Figure 6. The XMC4000 family supports a wide range of communication standards.
Figure 6. The XMC4000 family supports a wide range of communication standards.

Furthermore, connectivity within the embedded system can be established with up to three MultiCAN nodes and up to six universal serial interface channels. Both hardware modules are highly flexible and offload the CPU significantly through pre-filtering of messages or message buffering.

The universal serial interface channels can be freely defined by software to implement one of the following standards: UART, SPI, Quad-SPI, IIC, IIS, LIN. This increases the flexibility for the software and hardware designer and allows long-term scalable platform solutions. For external memories and memory-mapped IO devices, XMC4000 offers a high-speed parallel external bus interface.

Complete tool chain

In addition to a number of commercial third-party development tools, Infineon offers DAVE 3, a free, Eclipse-based software framework.
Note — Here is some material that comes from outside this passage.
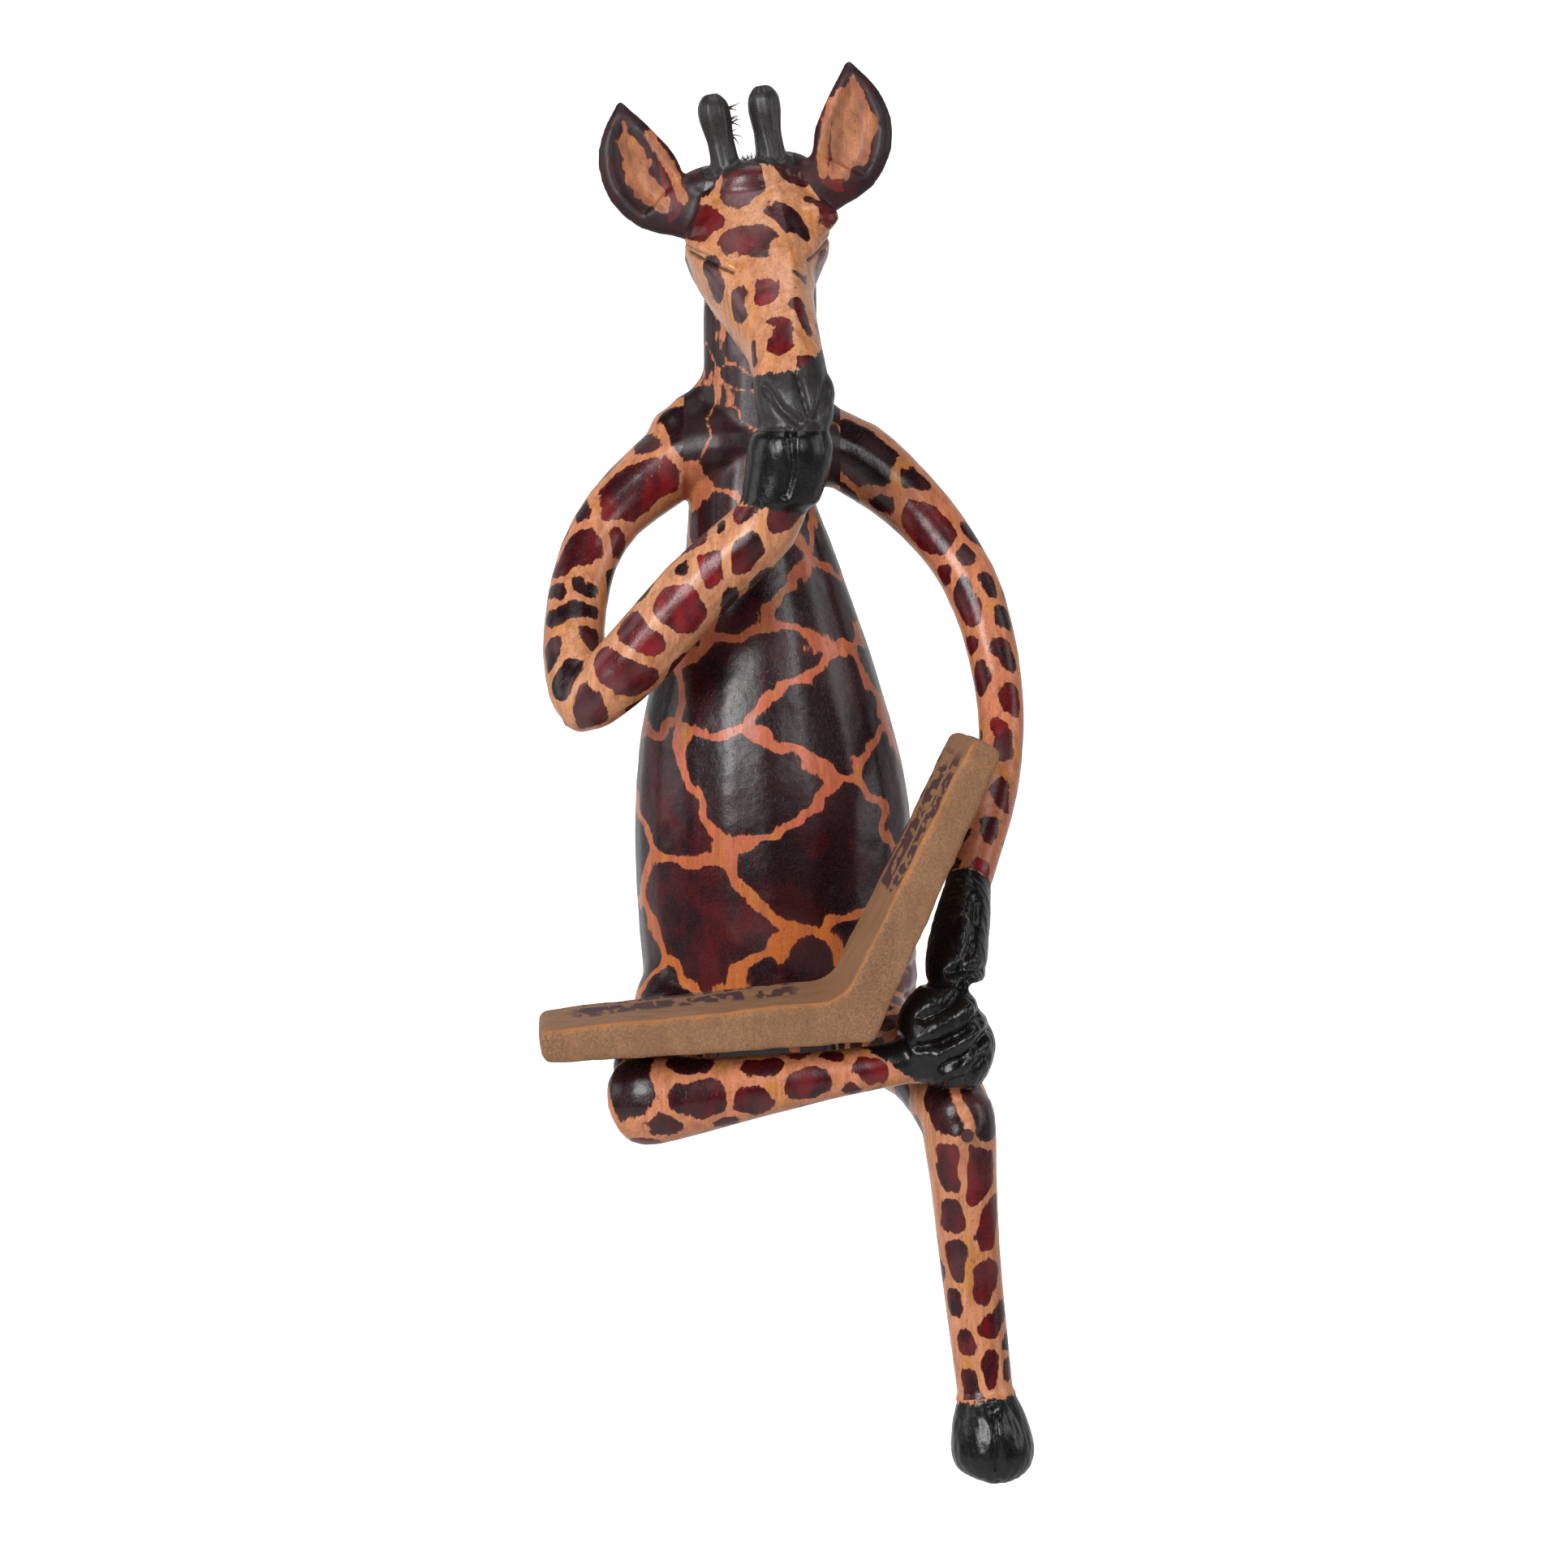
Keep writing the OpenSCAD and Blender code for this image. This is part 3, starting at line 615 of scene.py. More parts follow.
# ---- patches ----------------------------------------------------------
# Each patch, seen from the front in mm: x, z of its two ends, half width, redness 0 to 1.
BODY_PATCHES = [
    (-12, 117, -2, 130, 6.0, .2), (4, 137, 4, 135, 2.6, .2), (4, 113, 14, 119, 6.5, .1),
    (10, 131, 13, 126, 4.0, .1), (-15, 96, 1, 105, 8.5, .15), (-33, 99, -32, 89, 3.6, .05),
    (3, 90, 17, 93, 9.0, .05), (23, 102, 22, 97, 3.5, .1), (-14, 76, -5, 72, 10.5, .0),
    (-32, 77, -27, 63, 8.0, .25), (27, 75, 29, 66, 6.5, .1), (2, 53, 17, 56, 11.0, .15),
    (-27, 43, -12, 36, 10.5, .3), (-7, 27, 8, 30, 5.0, .2), (18, 36, 17, 33, 3.4, .2),
    (-35, 36, -34, 30, 4.0, .1), (-31, 23, -32, 21, 2.5, .1), (-25, 165, -23, 158, 5.5, .1),
    (-15, 162, -13, 151, 5.0, .2), (-12, 167, -6, 163, 3.2, .1), (-13, 173, -11, 172, 2.8, .1),
    (-11, 183, -9, 179, 3.4, .15), (-18, 141, -17, 137, 3.6, .2), (-20, 188, -14, 177, 1.4, .1),
    (-19, 181, -15, 171, 1.3, .1), (-17, 176, -14, 168, 1.2, .1), (-16, 190, -11, 188, 1.5, .1),
    (-3, 158, 0, 150, 4.5, .1), (6, 158, 7, 150, 4.0, .1),
]
FACE_PATCHES = [
    (-11, 223.5, -11, 219.5, 5.0, .30), (-12.6, 206.5, -5.6, 207, 4.1, .50),
    (0.4, 215, 2.6, 211, 4.6, .25), (8.3, 216.5, 9.6, 214, 3.6, .45),
    (0.2, 225.5, 3.0, 223.5, 3.4, .2), (-22.4, 211.5, -19.0, 211, 4.3, .6),
    (-18, 200, -16.2, 195, 2.9, .1), (-10.9, 193.6, -10.7, 188.8, 2.0, .15),
    (-4.6, 194.8, -4.5, 194.2, 3.4, 1.0), (-1, 185.4, -0.9, 182, 2.9, .75),
    (3.8, 202.4, 4.0, 198.6, 1.7, .05), (3.4, 191.5, 5.0, 186, 1.6, .35),
    (-7.4, 180.5, -7, 178, 0.9, .3), (6.5, 224, 10, 219, 2.2, .2), (-18, 221, -20, 219, 2.0, .2),
    (-13, 184, -12, 182, 1.2, .1),
]
BENT_PATCHES = [
    (-27, 163, -26, 158.5, 3.6, .1), (-35, 157.5, -33, 156.5, 3.0, .2),
    (-41, 143, -32, 149, 5.4, .7), (-50.5, 140.5, -49.5, 139.5, 2.4, .2),
    (-42, 133.5, -41, 131, 2.8, .5), (-54, 128, -47, 133, 4.0, .45),
    (-58, 122.5, -57.5, 121, 1.8, .1), (-50.5, 122, -48, 121, 2.4, .1),
    (-56, 116, -49, 117.5, 2.8, .05), (-48, 111, -47, 109.5, 1.9, .3),
    (-57.5, 107.5, -57, 105, 2.1, .1), (-54, 98.5, -50.5, 103, 2.4, .0),
    (-47.5, 97.5, -47, 91.5, 3.0, .3), (-42.5, 103.5, -35.5, 101.5, 4.0, .55),
    (-37, 113.5, -32, 110, 3.4, .75), (-26, 119.5, -24, 117.5, 4.4, .95),
    (-17.6, 128.8, -17.4, 128, 3.3, 1.), (-10.5, 129.5, -7.5, 133, 2.7, .5),
    (-16, 139.2, -15, 138.4, 1.6, .2), (-24.5, 128, -24, 127.5, 1.2, .2),
]
REST_PATCHES = [
    (16, 157, 24, 151, 6.0, .1), (31, 149.5, 32.5, 147.5, 2.9, .2),
    (24, 143.5, 26, 141.5, 3.0, .2), (31, 139.5, 38, 134, 4.2, .7),
    (45, 130.5, 45.5, 129.5, 1.9, .2), (40, 125.5, 40.5, 123.5, 1.9, .4),
    (45, 121, 46, 115, 2.8, .55), (50, 122.5, 51, 121, 2.1, .3), (54.3, 115, 54.7, 113, 1.9, .1),
    (46.3, 108.5, 46.5, 107.5, 1.7, .4), (54, 108, 55.5, 104, 2.2, .3),
    (48.5, 102, 49, 98.5, 1.8, .3), (55.8, 96, 56, 93.5, 2.2, .4),
    (52.6, 88.5, 53.5, 83.5, 2.0, .8), (47.5, 86.5, 47.4, 85.5, 1.3, .4),
    (53, 75, 53.5, 71, 1.6, .4), (49.8, 67, 49.9, 64.5, 1.7, .5), (47, 57, 47, 56, 1.8, .9),
]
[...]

This new DAVE includes a free tool-chain and an extendable auto-code generator, facilitating the use of pre-defined software components that can be graphically selected and combined.
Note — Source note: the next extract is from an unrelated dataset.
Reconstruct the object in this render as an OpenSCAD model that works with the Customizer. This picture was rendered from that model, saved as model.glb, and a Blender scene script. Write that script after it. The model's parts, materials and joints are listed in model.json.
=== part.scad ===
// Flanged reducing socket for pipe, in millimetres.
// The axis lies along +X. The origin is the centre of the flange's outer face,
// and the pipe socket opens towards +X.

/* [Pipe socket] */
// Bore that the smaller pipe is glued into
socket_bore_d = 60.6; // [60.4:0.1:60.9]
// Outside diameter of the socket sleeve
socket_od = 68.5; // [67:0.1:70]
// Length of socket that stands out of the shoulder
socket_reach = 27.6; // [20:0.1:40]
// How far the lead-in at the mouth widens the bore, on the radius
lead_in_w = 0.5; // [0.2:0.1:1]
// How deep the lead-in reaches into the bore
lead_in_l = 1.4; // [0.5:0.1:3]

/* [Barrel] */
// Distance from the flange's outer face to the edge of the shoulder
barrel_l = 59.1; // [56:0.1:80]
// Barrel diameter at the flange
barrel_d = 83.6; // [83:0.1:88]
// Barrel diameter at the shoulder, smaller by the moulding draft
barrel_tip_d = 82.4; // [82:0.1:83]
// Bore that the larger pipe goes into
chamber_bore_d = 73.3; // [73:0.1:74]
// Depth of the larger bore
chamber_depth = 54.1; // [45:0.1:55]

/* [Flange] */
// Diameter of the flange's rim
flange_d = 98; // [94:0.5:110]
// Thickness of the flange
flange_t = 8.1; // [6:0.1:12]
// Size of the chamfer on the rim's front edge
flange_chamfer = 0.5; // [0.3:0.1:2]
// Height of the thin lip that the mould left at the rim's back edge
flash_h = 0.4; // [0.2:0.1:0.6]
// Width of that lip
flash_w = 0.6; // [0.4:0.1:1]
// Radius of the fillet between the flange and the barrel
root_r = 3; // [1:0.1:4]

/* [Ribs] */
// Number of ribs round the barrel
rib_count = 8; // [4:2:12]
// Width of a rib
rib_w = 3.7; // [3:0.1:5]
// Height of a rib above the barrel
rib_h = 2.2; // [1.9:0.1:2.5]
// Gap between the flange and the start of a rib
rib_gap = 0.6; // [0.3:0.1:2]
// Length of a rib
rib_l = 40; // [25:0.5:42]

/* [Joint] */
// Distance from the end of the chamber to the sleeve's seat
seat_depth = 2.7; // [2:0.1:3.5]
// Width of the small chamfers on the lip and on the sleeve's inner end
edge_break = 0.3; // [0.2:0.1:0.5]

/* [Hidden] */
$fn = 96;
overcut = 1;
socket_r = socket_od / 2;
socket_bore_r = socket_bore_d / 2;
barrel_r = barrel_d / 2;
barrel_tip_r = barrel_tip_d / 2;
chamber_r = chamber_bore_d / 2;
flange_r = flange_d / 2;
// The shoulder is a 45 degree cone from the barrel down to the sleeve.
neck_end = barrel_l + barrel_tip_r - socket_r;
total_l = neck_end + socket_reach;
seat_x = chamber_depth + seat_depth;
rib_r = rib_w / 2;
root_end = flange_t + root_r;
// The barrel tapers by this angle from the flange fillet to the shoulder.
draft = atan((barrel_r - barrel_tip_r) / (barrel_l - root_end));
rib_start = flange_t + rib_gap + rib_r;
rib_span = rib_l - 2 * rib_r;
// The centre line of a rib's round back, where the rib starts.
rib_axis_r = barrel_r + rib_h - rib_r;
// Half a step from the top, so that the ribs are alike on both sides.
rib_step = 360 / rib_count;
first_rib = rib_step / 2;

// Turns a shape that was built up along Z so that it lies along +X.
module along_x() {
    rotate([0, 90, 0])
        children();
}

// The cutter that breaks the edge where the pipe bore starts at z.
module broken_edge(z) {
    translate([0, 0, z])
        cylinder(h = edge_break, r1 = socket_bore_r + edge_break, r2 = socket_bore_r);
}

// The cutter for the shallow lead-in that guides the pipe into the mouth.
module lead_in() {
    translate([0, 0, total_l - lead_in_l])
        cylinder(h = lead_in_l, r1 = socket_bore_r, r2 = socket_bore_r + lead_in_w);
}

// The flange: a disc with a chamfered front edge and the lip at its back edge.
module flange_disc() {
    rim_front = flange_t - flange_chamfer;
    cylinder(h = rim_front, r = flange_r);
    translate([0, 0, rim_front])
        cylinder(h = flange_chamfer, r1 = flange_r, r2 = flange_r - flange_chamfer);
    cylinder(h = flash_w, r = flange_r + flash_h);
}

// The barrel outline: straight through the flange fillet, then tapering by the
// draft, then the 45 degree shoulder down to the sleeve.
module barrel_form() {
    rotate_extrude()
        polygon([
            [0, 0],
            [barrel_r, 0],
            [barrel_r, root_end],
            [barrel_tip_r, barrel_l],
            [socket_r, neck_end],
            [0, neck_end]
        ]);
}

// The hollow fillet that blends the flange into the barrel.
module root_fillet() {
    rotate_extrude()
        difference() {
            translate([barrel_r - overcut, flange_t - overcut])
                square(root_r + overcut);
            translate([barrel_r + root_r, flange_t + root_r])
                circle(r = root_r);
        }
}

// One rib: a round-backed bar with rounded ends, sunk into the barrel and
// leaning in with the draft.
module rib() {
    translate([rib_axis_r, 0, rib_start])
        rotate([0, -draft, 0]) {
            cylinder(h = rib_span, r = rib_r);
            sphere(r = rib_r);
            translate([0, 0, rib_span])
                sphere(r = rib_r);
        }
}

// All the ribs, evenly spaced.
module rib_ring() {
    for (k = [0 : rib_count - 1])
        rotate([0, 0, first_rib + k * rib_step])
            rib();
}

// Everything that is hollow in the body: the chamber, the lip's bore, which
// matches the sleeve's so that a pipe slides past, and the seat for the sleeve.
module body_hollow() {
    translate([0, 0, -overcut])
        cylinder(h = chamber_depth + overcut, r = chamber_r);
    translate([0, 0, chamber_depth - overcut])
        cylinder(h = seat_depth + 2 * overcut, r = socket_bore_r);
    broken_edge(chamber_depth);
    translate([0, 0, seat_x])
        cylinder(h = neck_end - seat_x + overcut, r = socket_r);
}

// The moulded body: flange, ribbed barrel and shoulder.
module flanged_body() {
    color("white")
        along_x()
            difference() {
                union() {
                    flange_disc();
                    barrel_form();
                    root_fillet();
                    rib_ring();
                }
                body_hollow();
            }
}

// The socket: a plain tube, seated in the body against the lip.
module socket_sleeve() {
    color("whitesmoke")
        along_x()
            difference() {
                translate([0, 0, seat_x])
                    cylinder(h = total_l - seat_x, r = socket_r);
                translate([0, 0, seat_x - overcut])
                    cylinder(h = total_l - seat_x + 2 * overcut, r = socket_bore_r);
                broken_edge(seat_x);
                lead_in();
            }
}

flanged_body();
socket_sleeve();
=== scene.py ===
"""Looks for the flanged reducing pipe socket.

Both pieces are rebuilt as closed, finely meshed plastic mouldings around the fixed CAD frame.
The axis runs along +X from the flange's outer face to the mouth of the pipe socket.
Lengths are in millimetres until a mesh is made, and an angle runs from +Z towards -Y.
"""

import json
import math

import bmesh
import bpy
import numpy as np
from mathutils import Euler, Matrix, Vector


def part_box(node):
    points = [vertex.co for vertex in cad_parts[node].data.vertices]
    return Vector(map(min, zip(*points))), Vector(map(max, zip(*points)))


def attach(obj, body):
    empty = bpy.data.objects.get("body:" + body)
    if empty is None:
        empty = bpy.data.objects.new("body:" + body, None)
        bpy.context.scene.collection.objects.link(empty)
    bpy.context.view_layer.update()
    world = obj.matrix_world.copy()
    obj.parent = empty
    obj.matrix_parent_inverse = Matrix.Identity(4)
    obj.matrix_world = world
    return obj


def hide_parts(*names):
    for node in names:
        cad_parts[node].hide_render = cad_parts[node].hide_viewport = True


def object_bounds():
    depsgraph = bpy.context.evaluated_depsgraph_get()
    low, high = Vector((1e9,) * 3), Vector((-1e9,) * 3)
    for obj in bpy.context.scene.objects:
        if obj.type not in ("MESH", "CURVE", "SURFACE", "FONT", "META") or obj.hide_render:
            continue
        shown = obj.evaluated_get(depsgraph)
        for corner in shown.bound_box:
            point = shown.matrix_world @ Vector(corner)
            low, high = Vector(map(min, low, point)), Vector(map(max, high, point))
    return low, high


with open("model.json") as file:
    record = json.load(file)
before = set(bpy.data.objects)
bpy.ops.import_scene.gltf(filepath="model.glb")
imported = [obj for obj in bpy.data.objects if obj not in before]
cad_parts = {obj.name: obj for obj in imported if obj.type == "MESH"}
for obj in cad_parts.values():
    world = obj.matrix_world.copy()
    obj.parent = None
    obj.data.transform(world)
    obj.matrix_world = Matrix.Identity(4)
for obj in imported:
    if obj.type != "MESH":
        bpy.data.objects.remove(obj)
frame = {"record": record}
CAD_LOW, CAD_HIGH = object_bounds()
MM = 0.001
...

In contrast to the state of the art approach with libraries and code examples, this new approach allows higher software abstraction, easier integration and maintenance. It is an open platform allowing easy extensions and adaptations, like e.g. the addition of applications through third parties based on an SDK.

The DAVE store hooks the user up with an ever growing developer community: tested low level drivers, RTOS, software stacks and higher-level applications can be downloaded and shared. While the main focus is on free software components, DAVE 3 is also ready to integrate commercial third party software components. In addition to the free compiler, linker, debugger and flash loader, there are plug-ins from commercial tool-vendors available. This allows the user to fully benefit from this concept: staying with their preferred IDE while fully utilising the auto-code generation functionality of DAVE 3.